The task ::
What is to be transcribed is the run of lines opening with the one that has "Reconstruct the object" and closing with the one that has "of the oven.", and only that run, exactly.

═══

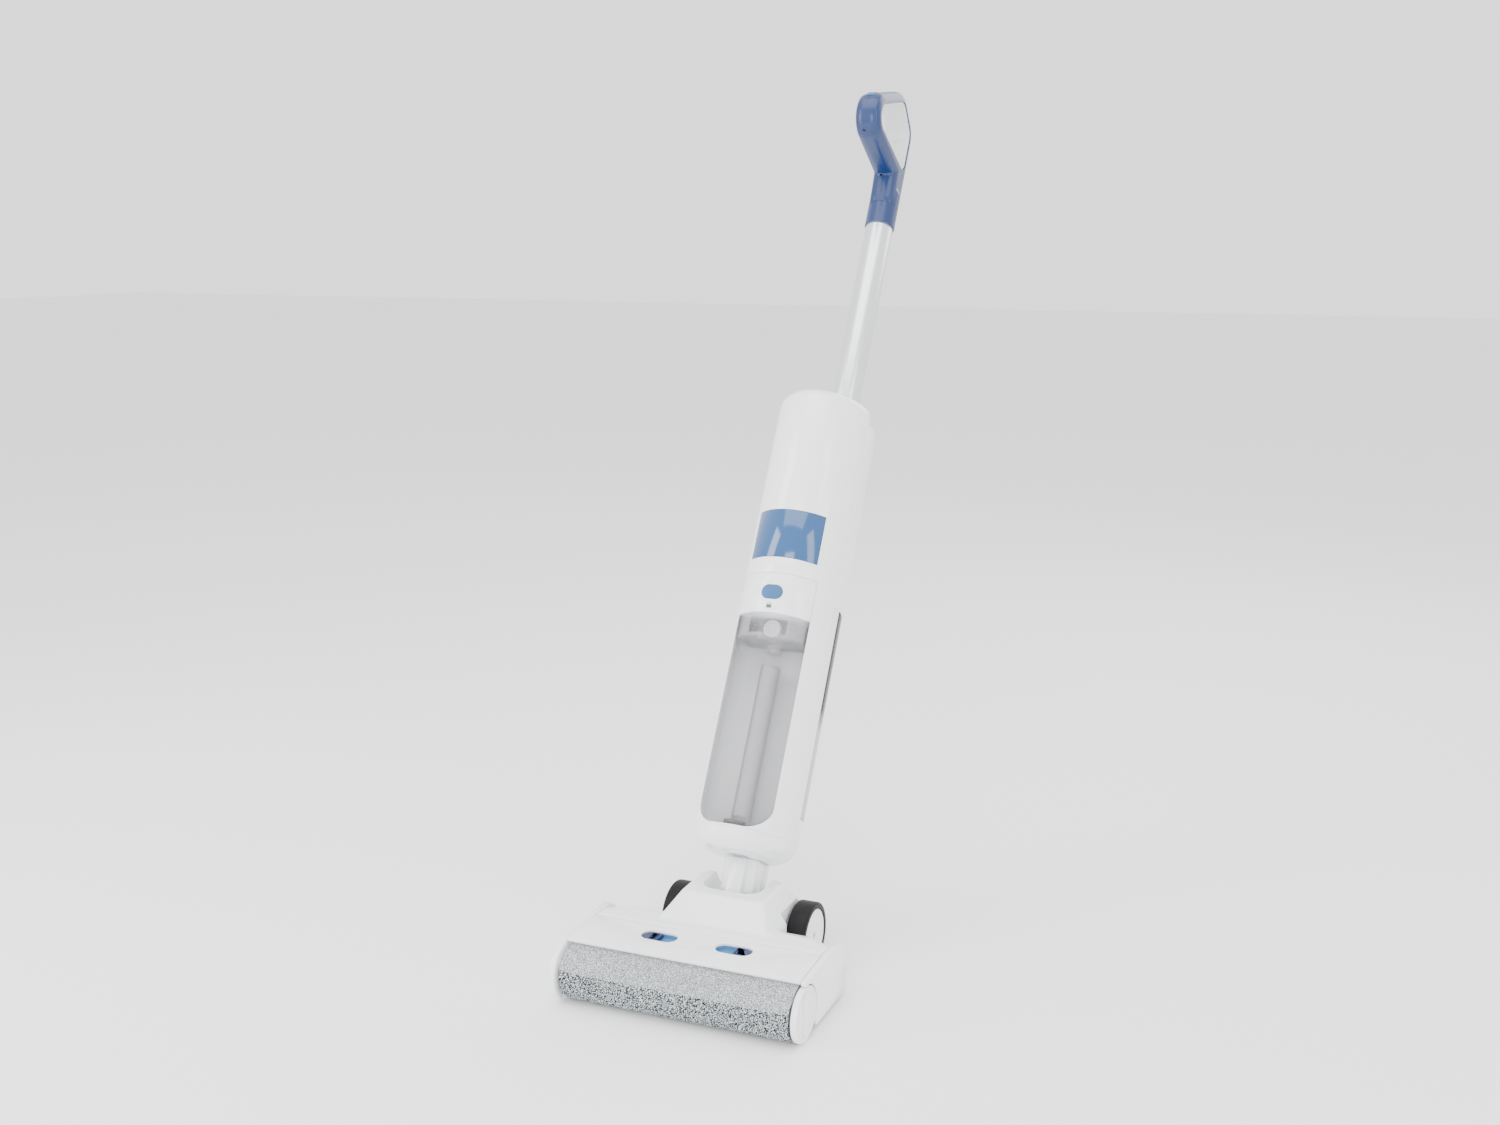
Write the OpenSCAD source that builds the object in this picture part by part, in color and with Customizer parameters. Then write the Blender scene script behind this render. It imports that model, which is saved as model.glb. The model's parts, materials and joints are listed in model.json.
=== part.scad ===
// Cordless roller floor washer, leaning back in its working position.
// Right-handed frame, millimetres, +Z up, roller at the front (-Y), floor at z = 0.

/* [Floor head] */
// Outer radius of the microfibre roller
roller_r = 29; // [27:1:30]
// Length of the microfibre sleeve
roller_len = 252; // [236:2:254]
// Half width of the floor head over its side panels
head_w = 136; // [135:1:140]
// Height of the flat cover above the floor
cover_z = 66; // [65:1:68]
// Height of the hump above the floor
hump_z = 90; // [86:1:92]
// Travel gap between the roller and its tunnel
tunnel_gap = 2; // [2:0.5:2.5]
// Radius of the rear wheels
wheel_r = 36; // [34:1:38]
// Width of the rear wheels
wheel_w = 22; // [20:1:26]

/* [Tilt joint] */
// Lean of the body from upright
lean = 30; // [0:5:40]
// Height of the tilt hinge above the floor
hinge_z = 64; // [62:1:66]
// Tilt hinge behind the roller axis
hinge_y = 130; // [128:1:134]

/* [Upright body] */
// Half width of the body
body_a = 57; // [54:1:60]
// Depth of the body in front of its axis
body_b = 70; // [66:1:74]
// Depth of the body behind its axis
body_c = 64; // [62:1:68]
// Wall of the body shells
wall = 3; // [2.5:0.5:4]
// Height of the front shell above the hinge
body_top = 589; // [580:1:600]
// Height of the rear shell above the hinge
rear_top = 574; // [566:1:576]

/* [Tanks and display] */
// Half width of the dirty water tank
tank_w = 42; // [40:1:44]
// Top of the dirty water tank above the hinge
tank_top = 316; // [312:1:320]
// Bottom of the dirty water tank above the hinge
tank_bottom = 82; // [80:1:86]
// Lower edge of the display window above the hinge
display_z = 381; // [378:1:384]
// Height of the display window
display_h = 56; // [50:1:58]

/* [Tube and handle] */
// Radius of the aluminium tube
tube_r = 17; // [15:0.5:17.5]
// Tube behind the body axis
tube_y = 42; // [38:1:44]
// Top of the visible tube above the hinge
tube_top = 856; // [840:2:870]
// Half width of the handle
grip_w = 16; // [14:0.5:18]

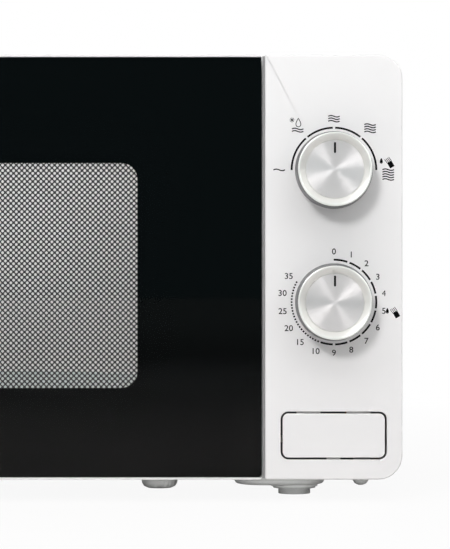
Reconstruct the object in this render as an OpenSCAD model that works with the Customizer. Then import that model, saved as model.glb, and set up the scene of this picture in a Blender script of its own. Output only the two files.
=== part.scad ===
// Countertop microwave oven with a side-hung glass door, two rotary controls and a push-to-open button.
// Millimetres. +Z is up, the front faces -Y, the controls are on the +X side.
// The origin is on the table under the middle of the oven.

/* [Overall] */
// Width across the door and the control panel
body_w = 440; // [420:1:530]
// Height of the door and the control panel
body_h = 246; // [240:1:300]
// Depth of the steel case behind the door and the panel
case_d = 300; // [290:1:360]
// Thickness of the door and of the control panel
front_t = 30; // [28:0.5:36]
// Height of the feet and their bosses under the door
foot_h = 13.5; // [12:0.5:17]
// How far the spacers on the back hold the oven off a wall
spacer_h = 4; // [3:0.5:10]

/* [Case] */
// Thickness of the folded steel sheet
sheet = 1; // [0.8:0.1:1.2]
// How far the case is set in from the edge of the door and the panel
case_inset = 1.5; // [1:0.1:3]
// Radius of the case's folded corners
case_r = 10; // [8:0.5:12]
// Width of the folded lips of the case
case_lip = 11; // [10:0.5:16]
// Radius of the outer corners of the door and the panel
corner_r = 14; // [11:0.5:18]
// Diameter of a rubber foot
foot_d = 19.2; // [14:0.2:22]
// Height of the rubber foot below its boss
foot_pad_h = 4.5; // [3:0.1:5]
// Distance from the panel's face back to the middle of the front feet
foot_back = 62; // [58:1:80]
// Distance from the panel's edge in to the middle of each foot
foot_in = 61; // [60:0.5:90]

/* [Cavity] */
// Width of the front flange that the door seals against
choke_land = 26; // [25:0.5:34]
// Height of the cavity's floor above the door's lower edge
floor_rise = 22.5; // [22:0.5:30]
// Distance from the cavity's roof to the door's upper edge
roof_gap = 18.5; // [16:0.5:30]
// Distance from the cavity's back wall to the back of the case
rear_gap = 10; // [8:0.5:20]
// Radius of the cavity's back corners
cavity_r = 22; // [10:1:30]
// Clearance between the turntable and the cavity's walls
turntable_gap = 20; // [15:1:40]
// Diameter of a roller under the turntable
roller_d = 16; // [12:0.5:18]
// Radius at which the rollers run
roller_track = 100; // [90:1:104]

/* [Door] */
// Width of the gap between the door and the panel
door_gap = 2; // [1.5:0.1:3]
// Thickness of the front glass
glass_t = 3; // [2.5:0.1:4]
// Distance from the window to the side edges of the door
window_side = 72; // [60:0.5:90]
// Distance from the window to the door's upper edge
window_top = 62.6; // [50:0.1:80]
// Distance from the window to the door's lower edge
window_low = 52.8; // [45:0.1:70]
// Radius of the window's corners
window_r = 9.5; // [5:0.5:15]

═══

Reply ::
Reconstruct the object in this render as an OpenSCAD model that works with the Customizer. Then import that model, saved as model.glb, and set up the scene of this picture in a Blender script of its own. Output only the two files.
=== part.scad ===
// Countertop microwave oven with a side-hung glass door, two rotary controls and a push-to-open button.
// Millimetres. +Z is up, the front faces -Y, the controls are on the +X side.
// The origin is on the table under the middle of the oven.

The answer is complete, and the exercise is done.